#### [Direction]
All of the records below should be output exactly.
== Given data
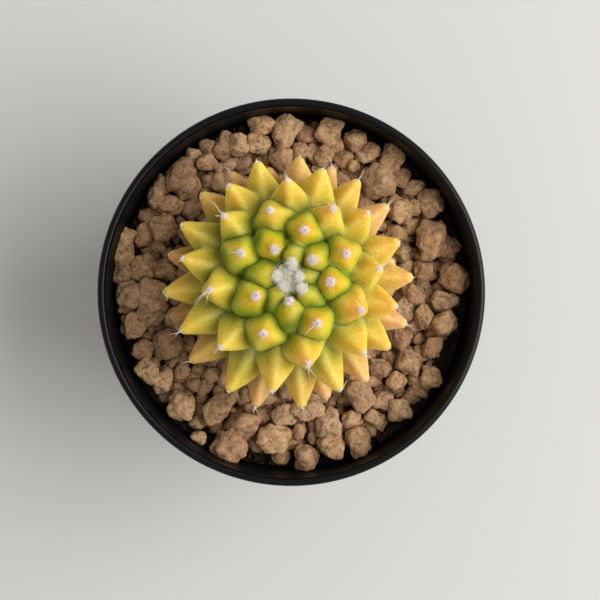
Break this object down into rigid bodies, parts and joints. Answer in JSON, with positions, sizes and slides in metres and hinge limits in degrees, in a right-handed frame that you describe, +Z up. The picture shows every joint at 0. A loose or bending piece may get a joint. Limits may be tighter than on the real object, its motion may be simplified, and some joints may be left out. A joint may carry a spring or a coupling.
{
  "type": "potted mammillaria",
  "caption": "Small globe-shaped cactus with long pointed yellow-green tubercles and a woolly crown, standing in tan gravel in a round black nursery pot.",
  "frame": {"origin": "middle of the pot's foot, on the surface that it stands on", "axes": "+Z up along the pot's middle line; +Y is the top of the picture and +X its right"},
  "size_m": [0.08, 0.08, 0.0957],
  "materials": {
    "black_plastic": "moulded polypropylene, satin, slightly dusty",
    "potting_soil": "dark damp potting mix",
    "tan_gravel": "dry porous clay granules",
    "yellow_flesh": "waxy skin over soft flesh, green in the creases and yellow at the tips",
    "white_wool": "fine curled plant wool"
  },
  "bodies": {
    "root": {"pot": "black_plastic", "soil": "potting_soil", "gravel": "tan_gravel", "cactus": "yellow_flesh", "crown_wool": "white_wool"}
  },
  "joints": []
}
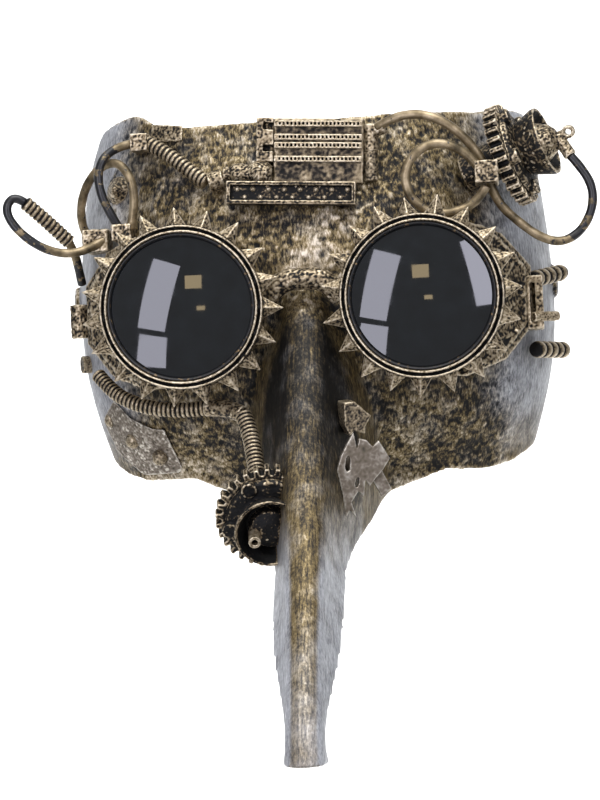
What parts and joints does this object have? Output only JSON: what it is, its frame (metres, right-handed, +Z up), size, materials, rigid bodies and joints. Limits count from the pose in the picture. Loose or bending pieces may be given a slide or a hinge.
====
#### [Finished answer]
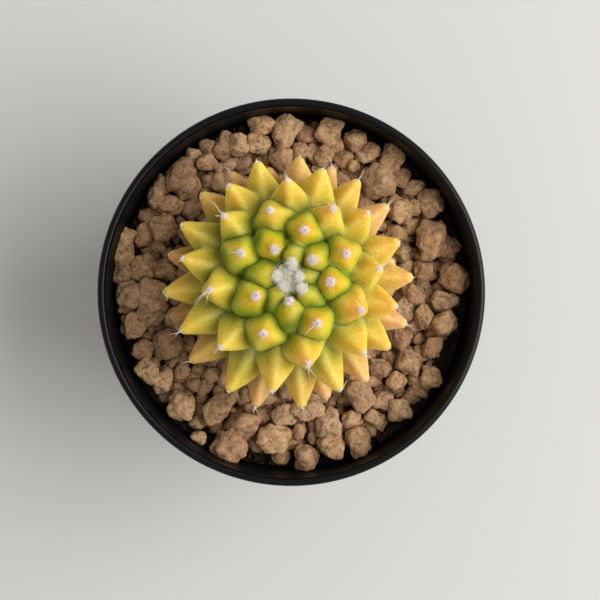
Break this object down into rigid bodies, parts and joints. Answer in JSON, with positions, sizes and slides in metres and hinge limits in degrees, in a right-handed frame that you describe, +Z up. The picture shows every joint at 0. A loose or bending piece may get a joint. Limits may be tighter than on the real object, its motion may be simplified, and some joints may be left out. A joint may carry a spring or a coupling.
{
  "type": "potted mammillaria",
  "caption": "Small globe-shaped cactus with long pointed yellow-green tubercles and a woolly crown, standing in tan gravel in a round black nursery pot.",
  "frame": {"origin": "middle of the pot's foot, on the surface that it stands on", "axes": "+Z up along the pot's middle line; +Y is the top of the picture and +X its right"},
  "size_m": [0.08, 0.08, 0.0957],
  "materials": {
    "black_plastic": "moulded polypropylene, satin, slightly dusty",
    "potting_soil": "dark damp potting mix",
    "tan_gravel": "dry porous clay granules",
    "yellow_flesh": "waxy skin over soft flesh, green in the creases and yellow at the tips",
    "white_wool": "fine curled plant wool"
  },
  "bodies": {
    "root": {"pot": "black_plastic", "soil": "potting_soil", "gravel": "tan_gravel", "cactus": "yellow_flesh", "crown_wool": "white_wool"}
  },
  "joints": []
}
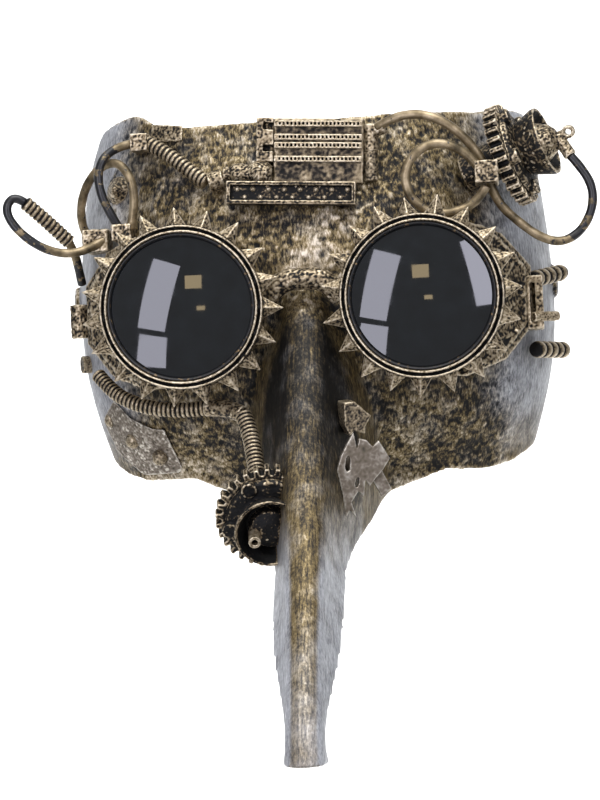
What parts and joints does this object have? Output only JSON: what it is, its frame (metres, right-handed, +Z up), size, materials, rigid bodies and joints. Limits count from the pose in the picture. Loose or bending pieces may be given a slide or a hinge.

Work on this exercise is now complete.